キメっぱなしで大人になったっていいじゃないか~裏『トレインスポッティング』としての『プーと大人になった僕』(ネタバレあり)

 『プーと大人になった僕』を見てきた。

www.youtube.com

 主人公であるクリストファー・ロビン(ユアン・マクレガー)は子供時代、プーをはじめとするぬいぐるみや野生動物の友達とサセックスの田舎にある100エーカーの森で楽しく暮らしていたが、寄宿学校で故郷を離れ、結婚して家庭を持った後第二次世界大戦に従軍して地獄を見る。終戦後、ロンドンでカバンの会社であるウィンズロウ社の効率担当になるが、仕事に追われる毎日で妻のイヴリン(ヘイリー・アトウェル)や娘のマデリン(ブロンテ・カーマイケル)を心配させる毎日だ。とある週末、残業でサセックスのコテージに行けなくなり、家族のいないロンドンの家でひとりで仕事をしていたクリストファー・ロビンのもとに、突然プーが現れる。マイペースなプーにふりまわされるクリストファー・ロビンだったが…

 

 この映画の予告編を見た時、何しろユアン・マクレガーが出てるもんで、まるで『トレインスポッティング』のレントンがまたヘロインを初めて幻覚のプーが動いているみたいだ…と思ってちょっと不安になったのだが、『プーと大人になった僕』は思ったよりも断然、『トレインスポッティング』に似ている。クリストファー・ロビンの世界にかつてのヤバい仲間であるプーたちが戻ってきたせいで、ひっきりなしにヘロイン幻覚なみのサイケデリック珍事が襲ってくる。プーがいなくなるとクリストファー・ロビンが怪物へファランプをつかまえるための罠に落ちてしまうという描写はまるで禁断症状みたいだし、レイヴのかわりに野外でお茶パーティだ。ご丁寧に『トレインスポッティング』を思わせる、水に入る場面や車にぶつかる場面まである。

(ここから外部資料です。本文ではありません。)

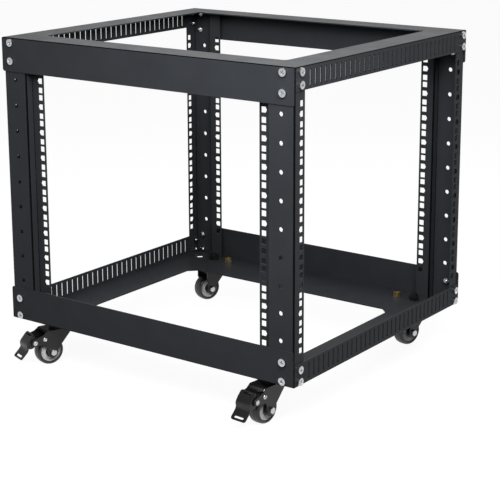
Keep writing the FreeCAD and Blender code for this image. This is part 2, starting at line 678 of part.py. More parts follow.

 しかしながら『トレインスポッティング』と違って『プーと大人になった僕』は、1度クリーンになっていたのにやはり人生に無理が出て、自分がかつて頼っていたものが戻ってくるという展開だ。『トレインスポッティング』で主人公が頼っていたのはヘロイン、『プーと大人になった僕』ではテディベアだ。テディベアのほうがだいぶ健康にはよろしい…のかもしれないが、刺激の点では遜色ない。この作品は子供も大人も楽しめる心温まる映画なのだが、奥にこめられたメッセージは「キメっぱなしで大人になってもいいじゃないか」だと思う。ふつうならプーみたいな子供時代の想像の友達というのは、大人になったら別れなければいけないものだ…とされることが多いと思うのだが、この映画は大人がサバイバルするためには子供心が絶対に必要であり、100エーカーの森みたいなところでプーやイーヨーやティガーみたいな素っ頓狂な連中とハチミツでラリって馬鹿騒ぎすることが人生には必要なのだ、という前提で作られている。現代社会はあまりにもストレスが多すぎて、テディベアでもキメなきゃやっていけない。

 

 クリストファー・ロビンを演じるユアン・マクレガーの演技は大変すばらしく、つかれた大人から少年の心を持った生き生きした男に戻る様子をとても自然に表現している。プーさんの声をあてているジム・カミングズも本当に当たり役で、声は渋いのに子供っぽく無邪気な行動をするプーを全く違和感なく演じている。ぬいぐるみのプーと実写の人間であるクリストファー・ロビンが一緒に動いていても全然、おかしなところがない。残念ながらベクデル・テストはパスしない。